L’estimation grossière des enjeux d’efficacité énergétique dans les secteurs résidentiel et tertiaire, réalisée dans l’étude à partir d’une simulation de développement « à l’américaine » ou « à l’européenne » montre, au moins qualitativement, l’importance du contrôle des évolutions de la consommation d’électricité dans ces deux secteurs. La différence des besoins d’électricité finale au moment indéterminé (mais très probablement à l’échelle de moins d’un demi-siècle) de la convergence des situations dans le résidentiel-tertiaire de la Chine et de l’Inde avec celle des États–Unis d’aujourd’hui par exemple, atteindrait en effet 8 500 TWh en Chine et 7 200 TWh en Inde.

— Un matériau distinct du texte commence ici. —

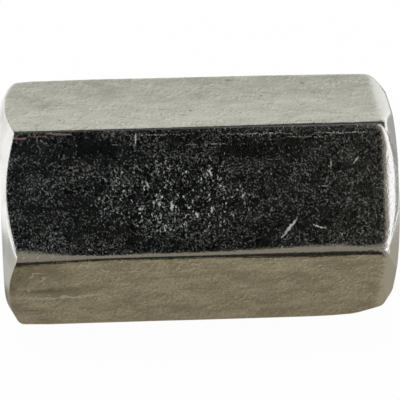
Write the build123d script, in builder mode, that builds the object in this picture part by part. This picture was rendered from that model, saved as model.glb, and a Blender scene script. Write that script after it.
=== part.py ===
from build123d import *
from math import cos, radians, sin, tan
import os

# A long hexagonal coupling nut, tapped right through to join two rods end to end.
#
# The nut is one piece of drawn hexagon bar. It lies on a flat, as it would on a bench, with
# its bore along X. The origin is on the bore's axis, midway between the two end faces, and
# +Z points out of the flat opposite the one that it lies on.
#
# The -X end is turned: a flat face, and a crisp chamfer that meets each flat in a curve. The
# +X end is worn round: each flat rolls over towards the face, and a steeper chamfer with a
# soft shoulder trims the corners.

# Hexagon bar, in millimetres
ACROSS_FLATS = 10.0
LENGTH = 18.0
CORNER_RADIUS = 0.3

# Turned end, at -X. A chamfer starts at an inset inside the flats, and its angle is measured
# from the end face.
TURNED_INSET = 0.4
TURNED_ANGLE = 30.0
TURNED_RIM_RADIUS = 0.12

# Worn end, at +X. The chamfer runs out to a soft shoulder, and a slow taper leads on from
# there to the bar's full corners.
WORN_INSET = 0.25
WORN_ANGLE = 38.0
WORN_RIM_RADIUS = 0.2
SHOULDER_DEPTH = 0.65
SHOULDER_RADIUS = 0.9
TAPER_DEPTH = 2.8
ROLL_DEPTH = 0.8
ROLL_DROP = 0.28

# Metric coarse thread, with the bore left at the size of its tap drill
THREAD_DIAMETER = 6.0
THREAD_PITCH = 1.0
COUNTERSINK_CLEARANCE = 0.25
COUNTERSINK_ANGLE = 90.0

half_length = LENGTH / 2
flat_height = ACROSS_FLATS / 2
sharp_corner = flat_height / cos(radians(30))
tap_drill_radius = (THREAD_DIAMETER - THREAD_PITCH) / 2
countersink_radius = THREAD_DIAMETER / 2 + COUNTERSINK_CLEARANCE


def lengthwise_plane(angle):
    """A plane through the bore's axis, turned about it, with its own x along the nut."""
    turn = radians(angle)
    return Plane(origin=(0, 0, 0), x_dir=(1, 0, 0), z_dir=(0, -cos(turn), sin(turn)))


def runs_lengthwise(edge):
    """True for an edge whose two ends are at different places along the nut."""
    return abs((edge @ 0).X - (edge @ 1).X) > ROLL_DEPTH / 2


with BuildPart() as nut:
    # The drawn bar
    with BuildSketch(Plane.YZ.offset(-half_length)):
        RegularPolygon(radius=flat_height, side_count=6, major_radius=False)
    extrude(amount=LENGTH)

    # Each pair of opposite flats rolls over towards the worn end
    for angle in (0, 60, 120):
        with BuildSketch(lengthwise_plane(angle)):
            with BuildLine():
                flat = Line((-half_length, flat_height), (half_length - ROLL_DEPTH, flat_height))
                worn_edge = (half_length, flat_height - ROLL_DROP)
                roll = TangentArc(flat @ 1, worn_edge, tangent=flat % 1)
                Line(roll @ 1, (half_length, 0))
                Line((-half_length, 0), flat @ 0)
                mirror(about=Plane.XZ)
            make_face()
        extrude(amount=sharp_corner, both=True, mode=Mode.INTERSECT)

    # The six long corners are drawn with a radius, which follows the roll
    fillet(nut.edges().filter_by(runs_lengthwise), CORNER_RADIUS)

    # Both ends are turned to one profile, which the whole bar is cut back to
    with BuildSketch(Plane.XZ):
        with BuildLine():
            turned_face = flat_height - TURNED_INSET
            chamfer_depth = (sharp_corner - turned_face) * tan(radians(TURNED_ANGLE))
            turned_end = FilletPolyline(
                (-half_length, 0),
                (-half_length, turned_face),
                (chamfer_depth - half_length, sharp_corner),
                radius=TURNED_RIM_RADIUS,
            )
            worn_face = flat_height - WORN_INSET
            shoulder = worn_face + SHOULDER_DEPTH / tan(radians(WORN_ANGLE))
            worn_end = FilletPolyline(
                (half_length - TAPER_DEPTH, sharp_corner),
                (half_length - SHOULDER_DEPTH, shoulder),
                (half_length, worn_face),
                (half_length, 0),
                radius=(SHOULDER_RADIUS, WORN_RIM_RADIUS),
            )
            Line(turned_end @ 1, worn_end @ 0)
            Line(worn_end @ 1, turned_end @ 0)
        make_face()
    revolve(axis=Axis.X, mode=Mode.INTERSECT)

    # The bore, countersunk from both end faces so that a rod's thread starts easily
    end_faces = nut.faces().filter_by(Axis.X).filter_by(GeomType.PLANE).sort_by(Axis.X)
    for end_face in (end_faces[0], end_faces[-1]):
        with Locations(end_face):
            CounterSinkHole(
                radius=tap_drill_radius,
                counter_sink_radius=countersink_radius,
                counter_sink_angle=COUNTERSINK_ANGLE,
            )

nut.part.label = "coupling_nut"

os.makedirs("parts", exist_ok=True)
export_step(nut.part, "parts/coupling_nut.step")
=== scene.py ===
"""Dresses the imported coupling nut: drawn flats, a turned end, a worn end and a cut thread.

The nut's skin is one closed grid. Its columns go round the bore and its rows go round the
wall's section: over an end face, along the flats, over the other face and back through the
thread. Lengths are in millimetres until a mesh is written, in metres. Angles are in degrees.
"""

import logging
import math
from dataclasses import dataclass, field
from enum import Enum, IntEnum
from functools import partial, reduce

import bpy
import numpy as np
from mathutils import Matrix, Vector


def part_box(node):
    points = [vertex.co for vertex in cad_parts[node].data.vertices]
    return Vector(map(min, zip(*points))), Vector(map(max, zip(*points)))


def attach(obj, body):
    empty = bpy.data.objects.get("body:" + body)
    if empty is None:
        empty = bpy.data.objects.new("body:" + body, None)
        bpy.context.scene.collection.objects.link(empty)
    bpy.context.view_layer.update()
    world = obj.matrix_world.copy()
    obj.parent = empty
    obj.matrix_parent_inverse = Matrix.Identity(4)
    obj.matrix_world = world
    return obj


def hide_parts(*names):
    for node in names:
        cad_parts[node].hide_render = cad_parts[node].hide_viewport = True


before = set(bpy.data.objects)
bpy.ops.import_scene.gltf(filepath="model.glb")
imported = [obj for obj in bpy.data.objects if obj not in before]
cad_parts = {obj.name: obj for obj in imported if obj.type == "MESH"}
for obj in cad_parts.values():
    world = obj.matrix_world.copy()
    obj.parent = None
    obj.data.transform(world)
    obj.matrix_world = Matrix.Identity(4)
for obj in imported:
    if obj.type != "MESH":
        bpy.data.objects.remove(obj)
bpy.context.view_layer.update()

LOG = logging.getLogger("coupling_nut")
MM = 0.001
NODE = "coupling_nut"
BODY = "root"
UV_NAME = "along_and_around"
RUBBED_NAME = "rubbed"

FLATS = 6
FLAT_ANGLE = 360.0 / FLATS
TOP = 90.0
BOTTOM = 270.0
# Half the angle of a flat about the bore, in radians.
HALF_FLAT = math.radians(FLAT_ANGLE / 2.0)
# A noise's middle, and how far it mostly strays from there.
NOISE_MIDDLE = 0.5
NOISE_REACH = 0.25

Color = tuple[float, float, float]
Triple = tuple[float, float, float]


class Zone(IntEnum):
    """The nut's finishes, in the order of its material slots."""

    DRAWN = 0
    TURNED = 1
    TAPPED = 2


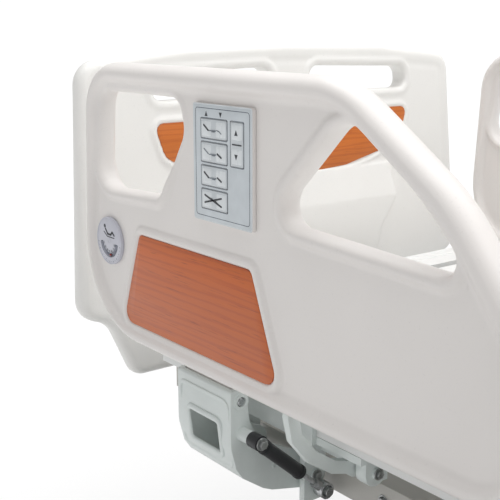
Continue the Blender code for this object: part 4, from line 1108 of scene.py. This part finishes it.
def key_icon(name, material, key, strokes, middle):
    parts = Parts()
    for u0, v0, u1, v1, width in strokes:
        parts.add(stroke(u0, middle + v0, u1, middle + v1, width))
    parts.build(name, material, key, "key_film", smooth=20)


def row_keys():
    for key, (v0, v1, dark, grey) in KEY_ROWS.items():
        top, bottom = v0 + 0.12 * (v1 - v0), v1 - 0.10 * (v1 - v0)
        key_pads(key, [(0.165, 0.325, top, bottom), (0.405, 0.572, top, bottom)])
        middle = (v0 + v1) / 2
        key_icon(key + "_icon", INK, key, dark, middle)
        if grey:
            key_icon(key + "_icon_grey", INK_GREY, key, grey, middle)


def height_key():
    key_pads("key_height", [(0.670, 0.840, 0.145, 0.272), (0.670, 0.840, 0.345, 0.470)])
    parts = Parts()
    for v, sign in ((0.212, 1), (0.408, -1)):
        parts.add(prism(arrow(0.752, v, sign, 0.0033, 0.0034), KEY_Y - 0.0001,
                        KEY_Y - 0.00115))
    parts.add(stroke(0.688, 0.308, 0.828, 0.308, 0.0017, KEY_Y - 0.0004))
    parts.build("key_height_icon", INK, "key_height", "key_film", smooth=20)


panel_print()
row_keys()
height_key()

# ================================================================ angle dial
DIAL_X, DIAL_Y, DIAL_Z = -0.8907, -0.5013, 0.6361
PRINT_Y = DIAL_Y + 0.0002                      # back of the printed marks
# seven-bar digits in a unit box: bars as (start, end), then the bars each digit lights
DIGIT_BARS = {"a": ((0, 1), (1, 1)), "b": ((1, 1), (1, .5)), "c": ((1, .5), (1, 0)),
              "d": ((0, 0), (1, 0)), "e": ((0, 0), (0, .5)), "f": ((0, .5), (0, 1)),
              "g": ((0, .5), (1, .5))}
DIGITS = {"0": "abcdef", "1": "bc", "3": "abgcd", "4": "fgbc", "5": "afgcd", "6": "afgedc",
          "7": "abc", "9": "abfgcd"}


def dial_xz(radius, degrees):
    """Place on the dial; 0 degrees is straight down, positive towards the foot."""
    turn = math.radians(degrees)
    return np.array((DIAL_X + radius * math.sin(turn), DIAL_Z - radius * math.cos(turn)))


def dial_rim():
    parts = Parts()
    parts.add(ring((DIAL_X, DIAL_Y + 0.0008, DIAL_Z), OUTWARD, 0.0366, 0.0384, 0.0014, 64))
    parts.add(ring((DIAL_X, DIAL_Y + 0.0004, DIAL_Z), OUTWARD, 0.0032, 0.0042, 0.0007))
    parts.build("dial_rim", DIAL, PANEL_BODY, "dial_disc", smooth=50)


def dial_ticks():
    """Dots and bars by turns round the lower half."""
    dot = [(0, 0), (0.00062, 0), (0.00055, 0.00035), (0, 0.0004)]
    parts = Parts()
    for i in range(17):
        degrees = -80 + 10 * i
        if i % 2:
            x, z = dial_xz(0.0338, degrees)
            parts.add(lathe((x, PRINT_Y, z), OUTWARD, dot, 10))
        else:
            tick = bar(dial_xz(0.0331, degrees), dial_xz(0.0353, degrees), 0.00045)
            parts.add(prism(tick, PRINT_Y, DIAL_Y - 0.00025))
    parts.build("dial_ticks", INK_GREY, PANEL_BODY, "dial_disc", smooth=30)


def dial_numbers():
    size, pitch, half = np.array((0.0016, 0.0030)), 0.0024, 0.00023
    parts = Parts()
    for i in range(7):
        text = str(15 * i)
        centre = dial_xz(0.0175, -72 + 24 * i)
        for j, digit in enumerate(text):
            middle = centre + np.array(((j - (len(text) - 1) / 2) * pitch, 0))
            for bar_name in DIGITS[digit]:
                start, end = (middle + (np.array(point) - 0.5) * size
                              for point in DIGIT_BARS[bar_name])
                overrun = unit(end - start) * half
                parts.add(prism(bar(start - overrun, end + overrun, half), PRINT_Y,
                                DIAL_Y - 0.0002))
    parts.build("dial_numbers", INK_GREY, PANEL_BODY, "dial_disc", smooth=30)


def track_outline(outer, inner, reach):
    """Curved track between two radii, reaching the same angle each way from the bottom."""
    return ([dial_xz(outer, degrees) for degrees in np.linspace(-reach, reach, 41)]
            + [dial_xz(inner, degrees) for degrees in np.linspace(reach, -reach, 41)])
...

• Enfin, dans le secteur des transports, deux points principaux ressortent de l’étude : le premier concerne l’intérêt majeur d’une pénétration rapidement accrue des modes guidés de transport (pas prioritairement alimentés à l’électricité, sauf pour des raisons de contrainte pétrolière). Ces transferts de modes permettent des économies très importantes d’énergie et donc de CO2. Si c’est l’électricité qui, de plus, pénètre plus massivement qu’aujourd’hui dans ces modes de transport en substitution au fioul, s’y ajoutent alors des économies de produits pétroliers. Par contre, les bénéfices, en termes d’émissions de CO2, de la substitution électricité aux produits pétroliers dans les transports guidés, seront peu significatifs, tant que les moyens de production d’électricité resteront inchangés.
Le second point concerne le véhicule électrique. Contrairement à une opinion largement répandue, des programmes importants de véhicules électriques n’auront pas à court et moyen terme de conséquences positives sur les consommations primaires d’énergie, ni sur les émissions de CO2 de la Chine et de l’Inde. Ils auront, par contre, des conséquences significatives sur l’indépendance pétrolière de ces pays ainsi que sur les pollutions locales, au prix d’investissements importants de production et de distribution d’électricité.